Quand une usine s’invite dans le paysage
Dans l’Aude, les paysages oscillent entre vignobles, littoral et zones urbaines. Mais derrière ce décor, un autre visage se dessine : celui des installations industrielles, parfois discrètes, souvent essentielles à l’économie locale, mais non sans risque. Le département compte plusieurs sites classés pour leur dangerosité potentielle, encadrés par des réglementations strictes. Accidents chimiques, pollution de l’air, incendies ou explosions : ces scénarios sont rares mais pris très au sérieux. Et certains territoires, comme Narbonne ou Port-la-Nouvelle, vivent avec cette réalité en toile de fond.

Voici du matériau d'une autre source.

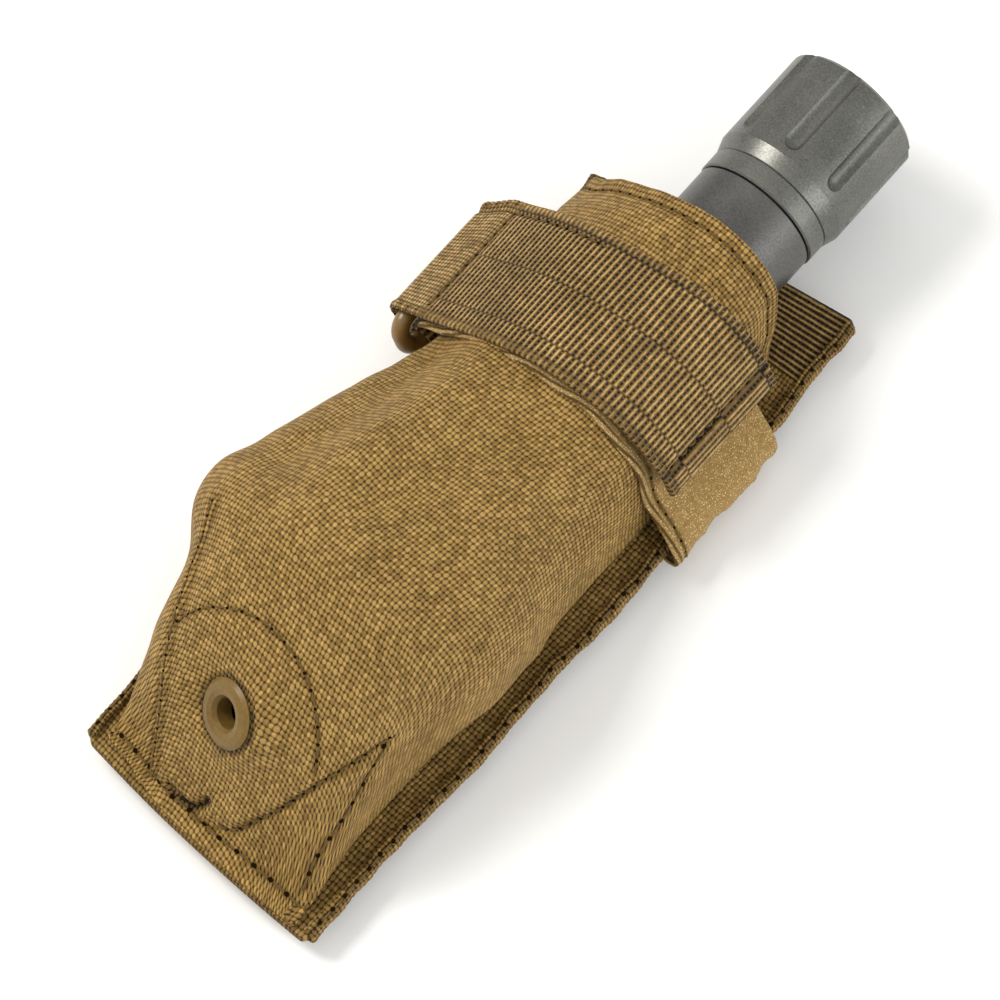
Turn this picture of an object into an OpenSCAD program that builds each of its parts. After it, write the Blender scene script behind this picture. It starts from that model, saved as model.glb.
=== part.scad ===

Sites classés, entre prévention et surveillance
Dans l’Aude, une vingtaine d’installations sont classées Seveso, dont certaines à seuil haut, ce qui signifie qu’elles manipulent des substances pouvant provoquer des incidents majeurs. C’est le cas du site de traitement des résidus de l’usine d’uranium Orano Malvési, à Narbonne. Installée en périphérie de la ville, cette unité traite près d’un quart du minerai d’uranium utilisé dans les centrales françaises. Elle est sous haute surveillance en raison des produits chimiques employés dans le procédé, comme l’acide nitrique. En cas de fuite, les conséquences sanitaires et environnementales pourraient être significatives.
Autre point de vigilance : le port industriel de Port-la-Nouvelle, qui accueille des dépôts d’hydrocarbures, des installations de stockage de produits pétroliers et un trafic maritime important. Des Plans de Prévention des Risques Technologiques (PPRT) y sont en place, notamment autour des zones de stockage, afin de limiter l’urbanisation et de protéger les populations.
Les populations concernées et les plans de secours
La présence de ces sites impose la mise en œuvre de plans spécifiques comme les PPI (Plans Particuliers d’Intervention), rédigés par la préfecture. Ces documents détaillent les mesures à prendre en cas d’accident industriel majeur : alertes à la population, zones de confinement, circuits d’évacuation… À Narbonne, des campagnes de sensibilisation ont lieu régulièrement pour informer les habitants des consignes à suivre en cas d'incident sur le site d’Orano.
À Lézignan-Corbières ou encore Trèbes, plus en retrait des grands pôles industriels, des entreprises classées ICPE (Installations Classées pour la Protection de l’Environnement) manipulent également des produits chimiques ou énergétiques, dans le cadre d’activités agricoles, de traitement des déchets ou de fabrication. Ces structures ne présentent pas le même niveau de risque qu’un site Seveso, mais elles font l’objet de contrôles réguliers et de mesures de prévention adaptées.
Un équilibre à construire dans la durée
Le défi, pour le département, reste de concilier développement économique et sécurité des habitants. La préfecture, en lien avec la DREAL Occitanie, veille à la conformité des installations et actualise régulièrement les dispositifs de prévention. Les communes, de leur côté, doivent intégrer ces risques dans leur plan local d’urbanisme. À cela s’ajoute un enjeu de transparence et de pédagogie : expliquer, sans dramatiser, que le risque zéro n’existe pas, mais que des mesures concrètes sont en place pour y faire face.
La mémoire collective, dans l’Aude comme ailleurs, n’a pas oublié les catastrophes industrielles d’AZF à Toulouse ou de Lubrizol à Rouen. Si l’Aude n’a pas connu de drame de cette ampleur, la vigilance reste de mise. Car comprendre ces risques, c’est déjà mieux s’y préparer.